Kepala Ekonom PT Bank Permata Tbk. (BNLI) Josua Pardede menyampaikan pilihan tersebut semakin masuk akal terutama dalam kondisi tensi geopolitik, volatilitas pasar, serta tren suku bunga global yang relatif tinggi.
Kondisi tersebut mendorong perusahaan untuk mengelola risiko nilai tukar dan risiko refinancing dengan lebih konservatif.
“Mengurangi eksposur terhadap ULN juga membantu korporasi mempertahankan fleksibilitas keuangan serta mengurangi potensi beban pembayaran utang yang tinggi di tengah pelemahan rupiah,” ujarnya, dikutip pada Jumat (16/5/2025).

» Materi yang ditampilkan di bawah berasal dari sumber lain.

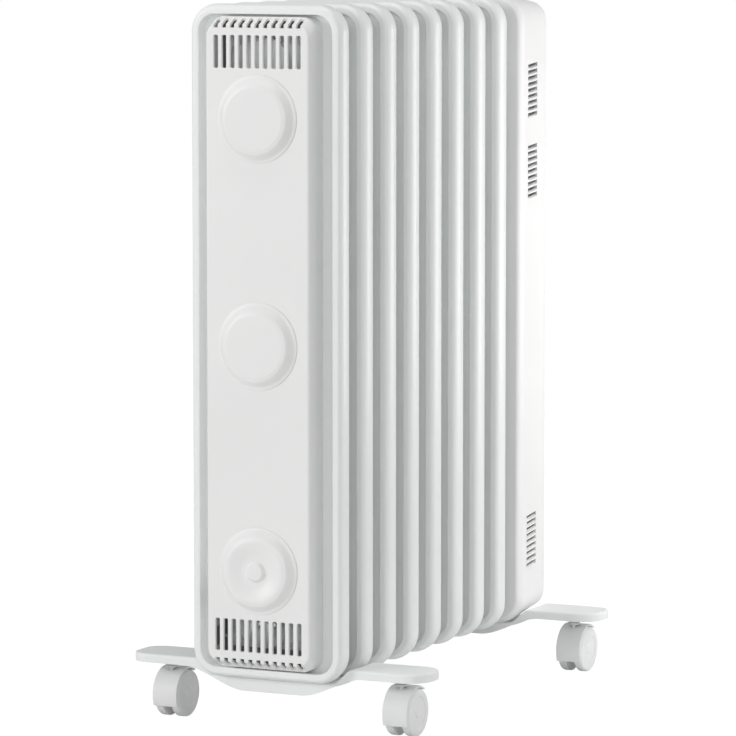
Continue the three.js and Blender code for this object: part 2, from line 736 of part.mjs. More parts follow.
// The hood covers the front and the top of both wheels, and its middle web carries the axle and stem.
function casterHood() {
  const arc = new THREE.Shape();
  const start = Math.PI + THREE.MathUtils.degToRad(24);
  const end = THREE.MathUtils.degToRad(58);
  arc.absarc(caster.trail, axle.height, caster.hood, start, end, true);
  arc.absarc(caster.trail, axle.height, caster.hood - 1.8, end, start, false);
  const shell = alongX(arc, -caster.width / 2, caster.width / 2, 4);
  const web = new THREE.Shape();
  web.absarc(caster.trail, axle.height, caster.hood - 1, start, end, true);
  web.lineTo(caster.trail + 6, axle.height - 5);
  web.lineTo(caster.trail - 6, axle.height - 5);
  const middle = alongX(web, -caster.web / 2, caster.web / 2, 4);
  const stemHole = turnedAboutZ(rod(caster.pin + gap, pinFoot, 60), 12, 0, 0);
  const axleHole = turnedAboutX(rod(axle.radius + gap, -20, 20), 12, caster.trail, axle.height);
  return cutBy(joined(shell, middle), stemHole, axleHole);
}

function casterStem() {
  const top = bracket.arm - bracket.sheet - gap;
  const collar = axle.height + caster.hood + gap;
  const profile = [
    [0, pinFoot + gap], [caster.pin, pinFoot + gap], [caster.pin, collar], [6, collar],
    [6, collar + 2.2], [caster.stem, collar + 2.2], [caster.stem, top], [0, top],
  ];
  return turnedAboutZ(profile, 12, 0, 0);
}

// One wheel, from its inner face outwards, with a rounded tread, a sunk ring and a small hub.
function casterWheel() {
  const inner = caster.web / 2 + gap;
  const outer = caster.width / 2;
  const bore = axle.radius + 0.3;
  const profile = [
    [bore, inner], [caster.wheel - 1, inner], [caster.wheel, inner + 1], [caster.wheel, outer - 2],
    [caster.wheel - 2, outer], [15, outer], [13.5, outer - 1], [0, outer - 1], [0, outer - 1.8],
    [bore, outer - 1.8], [bore, inner],
  ];
  return turned(profile, 18).rotateZ(-Math.PI / 2);
}

function addWheel(name, side, parent) {
  const wheel = piece(name, solid(casterWheel()), wheelPlastic, parent);
  wheel.position.set(0, caster.trail, axle.height);
  if (side < 0) wheel.rotation.z = Math.PI;
}

for (const [end, centre] of Object.entries(bracketCentres)) {
  for (const [side, sign] of [["left", -1], ["right", 1]]) {
    const unit = new THREE.Group();
    unit.position.set(sign * caster.reach, centre, 0);
    heater.add(unit);
    const name = `${end}_${side}_caster`;
    const pin = turnedAboutX(rod(axle.radius, -axle.length / 2, axle.length / 2), 12, caster.trail, axle.height);
    piece(`${name}_hood`, casterHood(), wheelPlastic, unit);
    piece(`${name}_stem`, casterStem(), plainSteel, unit);
    piece(`${name}_axle`, pin, plainSteel, unit);
    addWheel(`${name}_left_wheel`, -1, unit);
    addWheel(`${name}_right_wheel`, 1, unit);
  }
}

// ---- Origin ----------------------------------------------------------------------------------------

heater.position.y = -(knobFront + rearCover.back) / 2;

export default heater;
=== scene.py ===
"""An oil filled radiator heater: the looks, the light and the camera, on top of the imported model.

Lengths are in millimetres until a mesh is made. Depth runs from the front rim of the first fin towards
the rear, and to_frame() turns (x, depth, height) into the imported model's metres.
"""

import json
import math

import bmesh
import bpy
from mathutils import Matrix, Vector

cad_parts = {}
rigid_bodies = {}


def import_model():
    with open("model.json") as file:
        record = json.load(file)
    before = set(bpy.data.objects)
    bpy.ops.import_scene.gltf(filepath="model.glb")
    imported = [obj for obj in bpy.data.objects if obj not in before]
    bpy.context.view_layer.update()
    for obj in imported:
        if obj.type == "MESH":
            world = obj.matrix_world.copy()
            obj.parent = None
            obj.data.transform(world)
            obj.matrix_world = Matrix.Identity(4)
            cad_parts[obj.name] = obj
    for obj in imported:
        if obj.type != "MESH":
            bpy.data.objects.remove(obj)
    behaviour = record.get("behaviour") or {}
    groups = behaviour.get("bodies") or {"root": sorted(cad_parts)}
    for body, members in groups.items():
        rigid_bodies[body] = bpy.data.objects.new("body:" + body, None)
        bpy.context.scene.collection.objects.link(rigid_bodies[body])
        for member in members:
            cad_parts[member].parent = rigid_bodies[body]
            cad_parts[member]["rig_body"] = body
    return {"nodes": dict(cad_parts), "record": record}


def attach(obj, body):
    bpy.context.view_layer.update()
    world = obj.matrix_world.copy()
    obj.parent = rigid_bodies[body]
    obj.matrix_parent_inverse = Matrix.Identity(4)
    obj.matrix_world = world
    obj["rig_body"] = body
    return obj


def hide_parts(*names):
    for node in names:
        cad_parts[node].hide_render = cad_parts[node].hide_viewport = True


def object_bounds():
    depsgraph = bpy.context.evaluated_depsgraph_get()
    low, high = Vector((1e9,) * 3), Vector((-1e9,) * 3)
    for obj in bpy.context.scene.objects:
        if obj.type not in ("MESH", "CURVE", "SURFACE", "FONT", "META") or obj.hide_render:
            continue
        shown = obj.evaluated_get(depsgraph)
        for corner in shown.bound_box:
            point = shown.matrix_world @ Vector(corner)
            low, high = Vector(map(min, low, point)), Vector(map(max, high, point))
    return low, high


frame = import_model()
cad_low, cad_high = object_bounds()

MM = 0.001
KNOB_FRONT = -22.5
ORIGIN_DEPTH = KNOB_FRONT - cad_low.y / MM

# ---- Driving dimensions -----------------------------------------------------------------------------

GAP = 0.3

# A fin is a flat web whose edge comes forward to a flat rim and rolls over into a side.
FIN_COUNT = 8
FIN_PITCH = 48
FIN = {"width": 150, "bottom": 48, "top": 650, "corner": 25}
FIN_ROLL = 8
RIM = 9
SHEET = 0.8
WEB = 12
CHAMBER = {"width": 84, "bottom": 78, "top": 620, "corner": 20}
CHAMBER_RISE = 3.5
CHAMBER_SLOPE = 6
GALLERY = {"lower": 98, "upper": 600, "outer": 20}

END_WEB = FIN_COUNT * FIN_PITCH + WEB
END_FIN = {"width": 124, "bottom": 61, "top": 637, "corner": 10}
END_NECK_BACK = 440

HOUSING = {"width": 102, "bottom": 59, "top": 639, "corner": 12}
HOUSING_FRONT = -15
HOUSING_BACK = WEB - GAP
HOUSING_WALL = 2.5
BEVEL_HEIGHT = 7
BEVEL_DEPTH = 11
VENT_COUNT = 11
VENT_PITCH = 8.15
VENT_WIDTH = 4.2
VENT_LENGTH = 29
VENT_FROM_END = 16
BEVEL_SLOT_FROM_END = 9.5
BEVEL_SLOT_BACK = -5.5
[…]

Mengacu data Statistik Utang Luar Negeri Indonesia (SULNI) edisi Mei 2025 yang melaporkan posisi akhir Maret atau kuartal I/2025 tercatat ULN swasta–termasuk BUMN dan swasta lainnya—senilai US$195,5 miliar yang setara dengan Rp3.238,7 miliar (kurs JISDOR akhir Maret 2025 Rp16.566 per dolar AS).

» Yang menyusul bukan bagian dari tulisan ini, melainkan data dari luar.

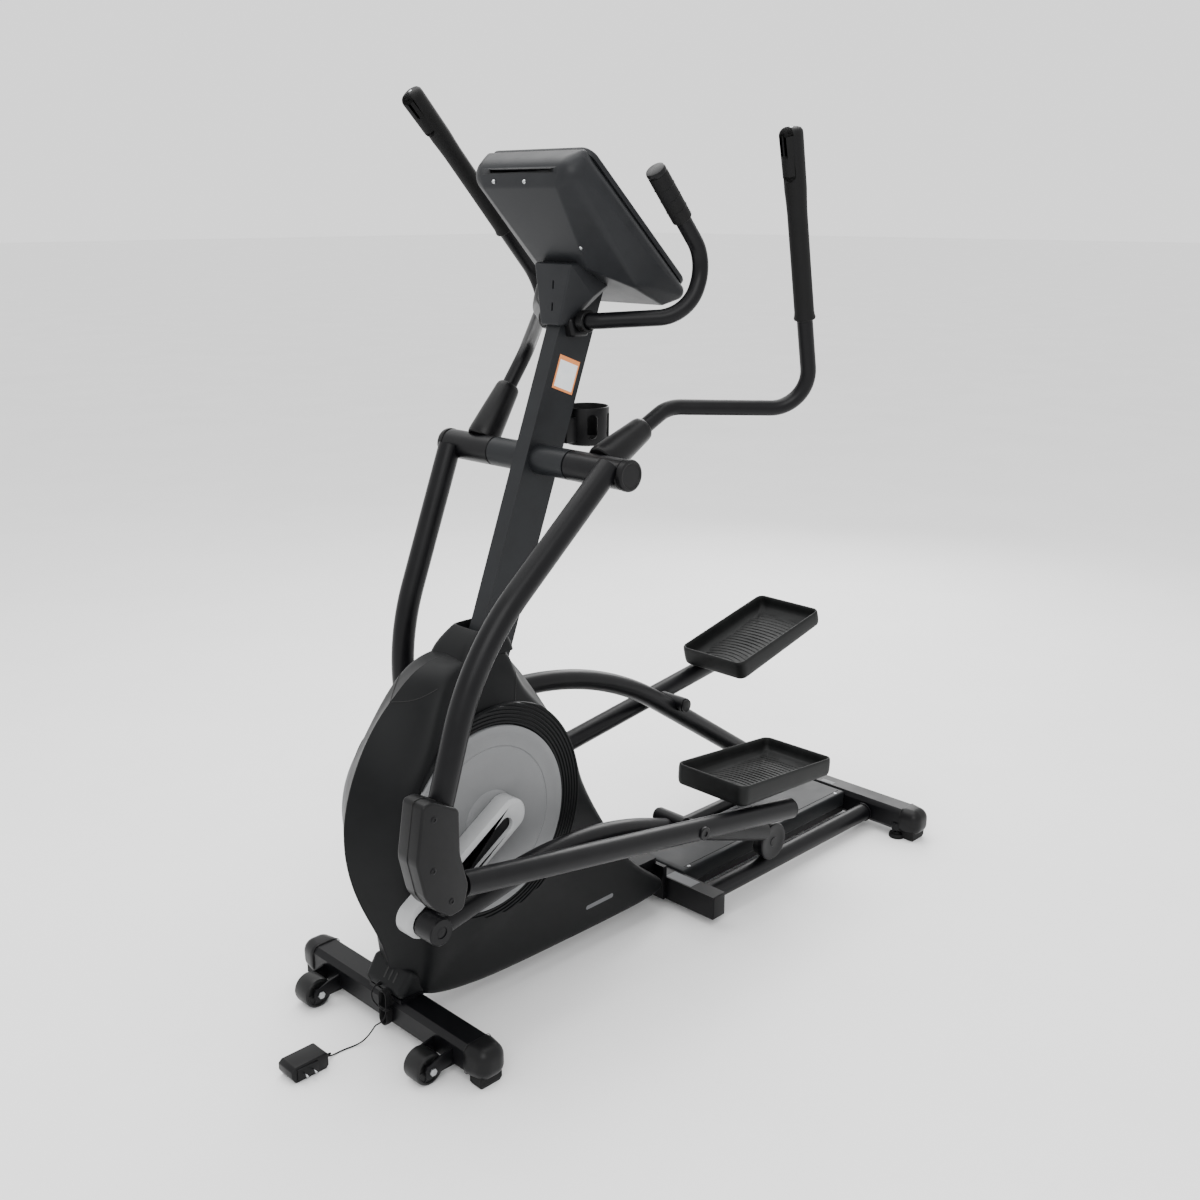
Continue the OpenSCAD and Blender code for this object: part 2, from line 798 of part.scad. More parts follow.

Posisi tersebut mengalami kontraksi 1,2% secara tahunan (year on year/YoY), lebih rendah dari kontraksi kuartal sebelumnya sebesar 1,6% (YoY). Kondisi tersebut menunjukkan bahwa tren turunnya porsi utang swasta telah terjadi sejak September 2024.
Baca Juga
Berdasarkan sektor ekonomi, porsi utang luar negeri paling jumbo berasal dari industri pengolahan yang mencapai US$49,28 miliar atau setara Rp816,44 triliun.
Berbeda dengan Industri Pengolahan yang terpantau terus mengalami pertumbuhan jumlah utang, sektor Pertambangan dan Penggalian justru susut dari US$31,87 miliar pada Maret 2024 menjadi US$30,65 miliar pada Maret 2025.

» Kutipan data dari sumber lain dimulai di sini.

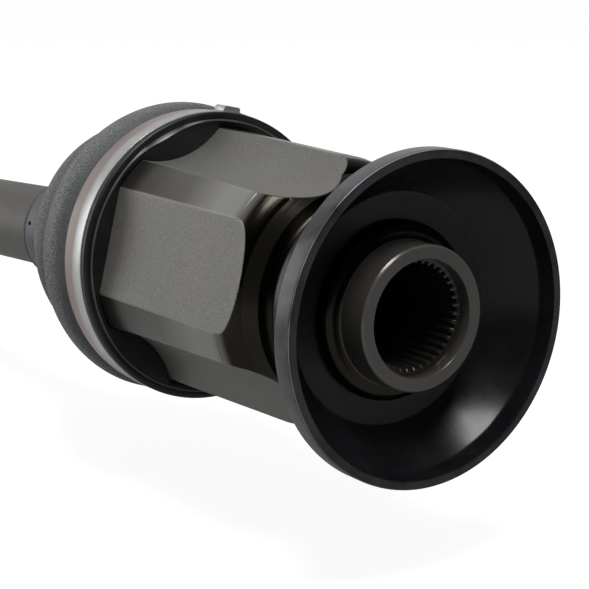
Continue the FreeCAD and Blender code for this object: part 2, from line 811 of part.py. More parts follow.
full_groove = revolved(inner_race, groove_circle(inner_race), "Groove")
half_count = ball_count / 2
around(inner_race, full_groove, half_count, angle=360 / ball_count * (half_count - 1))
pieces.append(drooped(inner_race))

# Ball cage: part of a sphere with six windows
cage = new_body("ball_cage")
cage_inner = race_radius + cage_play
cage_outer = cage_inner + cage_wall
cage_half = cage_width / 2
turned(cage, [
    (ball_centre - cage_half, root(cage_inner * cage_inner - cage_half * cage_half)),
    (ball_centre + cage_half, root(cage_inner * cage_inner - cage_half * cage_half), -cage_inner),
    (ball_centre + cage_half, root(cage_outer * cage_outer - cage_half * cage_half)),
    (ball_centre - cage_half, root(cage_outer * cage_outer - cage_half * cage_half), cage_outer),
])
window = sketch_on(cage, "XY_Plane")
window_half = ball_radius + slip
draw_outline(window, [
    (ball_centre - window_half, -window_length / 2),
    (ball_centre + window_half, -window_length / 2),
    (ball_centre + window_half, window_length / 2),
    (ball_centre - window_half, window_length / 2),
])
around(cage, pocketed(cage, window, 2 * cage_outer), ball_count)
pieces.append(drooped(cage))

# Six balls
balls = doc.addObject("Part::Compound", "joint_balls")
ball_list = []
for index in range(int(ball_count.number)):
    ball = doc.addObject("Part::Sphere", "Ball")
    ball.setExpression("Radius", ball_radius.text)
    ball_turn = 360 / ball_count * index
    ball.setExpression("Placement.Base.x", ball_centre.text)
    ball.setExpression("Placement.Base.y", (ball_pitch * sine(ball_turn)).text)
    ball.setExpression("Placement.Base.z", (ball_pitch * cosine(ball_turn)).text)
    ball_list.append(ball)
balls.Links = ball_list
pieces.append(drooped(balls))

# Outer race: the bell with its spherical cavity, the shoulder that meets the hub, and the stub
outer_race = new_body("outer_race")
cavity = cage_outer + cage_play
mouth = ball_centre - mouth_reach
throat = mouth_reach - bell_mouth
throat_radius = root(cavity * cavity - throat * throat)
seat = ball_centre + seat_place
spline_start = seat + stub_pilot_length
spline_stop = spline_start + stub_spline_length
neck_stop = spline_stop + stub_neck_width
stub_end = neck_stop + stub_end_length
turned(outer_race, [
    (mouth, throat_radius + bell_mouth),
    (mouth, bell_radius),
    (ball_centre + bell_reach, bell_radius),
    (seat - seat_collar, seat_radius),
    (seat, seat_radius),
    (seat, stub_pilot),
    (spline_start, stub_pilot),
    (spline_start, stub_spline),
    (spline_stop, stub_spline),
    (spline_stop, stub_neck),
    (neck_stop, stub_neck),
    (neck_stop, stub_end_radius),
    (stub_end - stub_chamfer, stub_end_radius),
    (stub_end, stub_end_radius - stub_chamfer),
    (stub_end, 0),
    (ball_centre + cavity, 0),
    (ball_centre - throat, throat_radius, cavity),
])
sweeps = []
for reach, reversed_way in ((groove_start, True), (groove_end, False)):
    sweep = revolved(outer_race, groove_circle(outer_race), "Groove")
    sweep.setExpression("Angle", reach.text)
    sweep.Reversed = reversed_way
    doc.recompute()
    sweeps.append(sweep)
for sweep in sweeps:
    around(outer_race, sweep, ball_count)

stub_sketch = sketch_on(outer_race, "YZ_Plane", offset=spline_stop)
draw_outline(stub_sketch, [
    (stub_spline - stub_depth, -stub_space_root / 2),
    (stub_spline + stub_depth, -stub_space_top / 2),
    (stub_spline + stub_depth, stub_space_top / 2),
    (stub_spline - stub_depth, stub_space_root / 2),
])
stub_space = pocketed(outer_race, stub_sketch, stub_spline_length - 2 * stub_depth)
around(outer_race, stub_space, stub_teeth)
pieces.append(drooped(outer_race))

# Outer boot: a cuff on the race, two folds, and the last fold with its collar
outer_cuff = new_body("outer_boot_cuff")
outer_cuff_start = mouth - outer_cuff_lip
outer_cuff_end = outer_cuff_start + outer_cuff_width
outer_cuff_inner = bell_radius + slip
outer_cuff_outer = outer_cuff_inner + boot_wall
turned(outer_cuff, [
    (outer_cuff_start, outer_foot_0 - boot_wall),
    (mouth - gap, outer_foot_0 - boot_wall),
    (mouth - gap, outer_cuff_inner),
    (outer_cuff_end, outer_cuff_inner),
    (outer_cuff_end, outer_cuff_outer),
    (mouth - gap, outer_cuff_outer),
    (outer_cuff_start, outer_foot_0),
])
pieces.append(drooped(outer_cuff))
outer_band_end = outer_cuff_end - 2 * gap
pieces.append(drooped(ring(
    "outer_large_clamp", outer_band_end - outer_band_width, outer_band_end,
    outer_cuff_outer + slip, outer_cuff_outer + slip + band_wall)))

# Each fold of the outer boot ends where the one nearer to the race starts
feet = [outer_foot_0, outer_foot_1, outer_foot_2]
crests = [outer_fold_1_crest, outer_fold_2_crest]
fold_end = outer_cuff_start
for index, crest_radius in enumerate(crests):
    fold_start = fold_end - outer_fold_pitch
    middle = fold_end - outer_fold_pitch / 2
    boot_fold("outer_boot_fold_" + str(index + 1), 1, fold_start, feet[index + 1], middle,
              crest_radius, fold_end - gap, feet[index])
    fold_end = fold_start
outer_collar_root = fold_end - outer_fold_pitch
boot_collar("outer_boot_collar", "outer_small_clamp", -1, fold_end - gap, outer_foot_2,
            fold_end - outer_fold_pitch / 2, outer_fold_3_crest,
            outer_collar_root, outer_collar_root - outer_collar_length)

doc.recompute()
for item in doc.Objects:
    if "Invalid" in item.State or "Error" in item.State:
        raise RuntimeError(item.Label + " did not build: " + str(item.State))
for piece in pieces:
    if piece.Shape.isNull() or not piece.Shape.isValid():
        raise RuntimeError(piece.Label + " has no valid shape")
for piece in pieces:
    piece.Shape.exportStep(os.path.join("parts", piece.Label + ".step"))
    print(piece.Label, len(piece.Shape.Solids), round(piece.Shape.Volume, 1))
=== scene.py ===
import math

import bpy
import numpy as np
from mathutils import Matrix, Vector


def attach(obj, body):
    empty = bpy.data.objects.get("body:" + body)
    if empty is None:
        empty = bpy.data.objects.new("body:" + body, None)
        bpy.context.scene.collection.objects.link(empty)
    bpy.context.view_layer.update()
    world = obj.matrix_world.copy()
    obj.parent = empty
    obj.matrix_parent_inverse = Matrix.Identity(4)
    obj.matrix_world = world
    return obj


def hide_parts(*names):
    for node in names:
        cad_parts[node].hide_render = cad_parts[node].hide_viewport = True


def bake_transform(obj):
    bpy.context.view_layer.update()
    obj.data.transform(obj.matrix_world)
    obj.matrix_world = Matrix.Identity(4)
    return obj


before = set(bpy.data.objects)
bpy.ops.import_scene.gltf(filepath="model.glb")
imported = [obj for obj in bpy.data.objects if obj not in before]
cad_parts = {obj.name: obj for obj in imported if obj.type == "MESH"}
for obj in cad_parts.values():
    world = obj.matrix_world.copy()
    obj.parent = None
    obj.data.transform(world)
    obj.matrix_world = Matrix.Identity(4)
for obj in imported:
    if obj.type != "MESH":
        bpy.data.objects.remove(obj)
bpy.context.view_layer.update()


# Tripod housing. One steel forging: the flats and hollows of its three lobes keep their grey
# forged skin, and all else outside is turned and blackened. On the lobes the blackening is
# painted lighter, a painted reflection that is brightest near the shoulder and fades to a tenth
# towards the adapter; the sleeve and the bore are a little lighter too. The bore has forty
# teeth, and the tulip is open at its rear for three rollers.
AROUND = np.radians(np.arange(0, 360, 0.5))


def turn_piece(name, rings, marks=None, around=AROUND, closed=True, sharp=38):
    """Skin a closed tube through rings about X. A ring is (x, radius) in millimetres, and either
    may be an array around the axis. Marks are named values, one entry for each ring."""
    count = len(around)
    places = []
    for x, radius in rings:
        radius = np.broadcast_to(radius, count)
        across = np.broadcast_to(x, count)
        places.append(np.stack([across, radius * np.cos(around), radius * np.sin(around)], axis=1))
    mesh = bpy.data.meshes.new(name)
    here = np.arange(count)
    following = np.roll(here, -1)
    faces = []
    for index in range(len(rings) if closed else len(rings) - 1):
        a = index * count
        b = (index + 1) % len(rings) * count
        faces.append(np.stack([a + here, a + following, b + following, b + here], axis=1))
    mesh.from_pydata((np.concatenate(places) / 1000).tolist(), [], np.concatenate(faces).tolist())
    for mark, values in (marks or {}).items():
        stored = mesh.attributes.new(mark, "FLOAT", "POINT")
        whole = [np.broadcast_to(value, count) for value in values]
        stored.data.foreach_set("value", np.concatenate(whole).astype(np.float32))
    mesh.shade_smooth()
    mesh.set_sharp_from_angle(angle=math.radians(sharp))
    piece = bpy.data.objects.new(name, mesh)
    bpy.context.scene.collection.objects.link(piece)
    return piece


def soft_min(a, b, blend):
    """The smaller of two radii, with the edge between them rounded over."""
    share = np.clip(0.5 + 0.5 * (b - a) / blend, 0, 1)
    return b + (a - b) * share - blend * share * (1 - share)


def arc_rings(x, radius, bend, start, end, steps=5):
    """Rings along a quarter of a rounded edge, about (x, radius)."""
    turns = np.radians(np.linspace(start, end, steps))
    return [(x + bend * math.cos(t), radius + bend * math.sin(t)) for t in turns]


LOBE_TURN, DRAFT = 13.7, math.tan(math.radians(1.5))
ADAPTER_START, TULIP_RADIUS, LOBE_FLAT = 115.6, 44.6, 40.8
HOLLOW_CENTRE, HOLLOW_RADIUS = 66.8, 29.6
TRACK_CENTRE, TRACK_RADIUS, CAVITY_FLAT, CAVITY_BORE = 24.5, 14.9, 34.2, 24.0
TOOTH_TIP, TOOTH_HEIGHT, TEETH = 15.6, 1.2, 40
NECK, NECK_BEND, SHOULDER_ROUND = 30.0, 5.0, 9.0
off_lobe = np.radians((np.degrees(AROUND) - LOBE_TURN + 60) % 120 - 60)
off_hollow = np.radians((np.degrees(AROUND) - LOBE_TURN) % 120 - 60)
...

Sektor Pengadaan Listrik dan Gas juga mengalami penurunan jumlah ULN dari US$38 miliar pada Maret 2024 menjadi US$36,93 miliar pada Maret 2025.
Masih dalam periode yang sama, Jasa Keuangan dan Asuransi susut dari US$40,26 miliar menjadi US$38,76 miliar. Kemudian sektor Real Estate turut turun dari US$4,9 miliar menjadi US$3,35 miliar.
Lebih lanjut, Josua melihat kecenderungan perusahaan swasta untuk menurunkan ULN dapat mengindikasikan dua hal.
Pertama, Josua memandang adanya kemungkinan perusahaan mungkin cenderung tidak sedang dalam fase ekspansi agresif, sehingga kebutuhan pendanaan eksternal berkurang.
Kedua, perusahaan lebih memilih menggunakan instrumen domestik yang lebih stabil dari segi nilai tukar seperti obligasi korporasi domestik, pinjaman perbankan lokal, atau pembiayaan internal melalui retained earnings yang meningkat seiring dengan kinerja bisnis yang lebih hati-hati pasca pandemi.
“Hal ini menunjukkan sikap korporasi yang cenderung konservatif menghadapi tantangan ekonomi global dan domestik,” lanjutnya.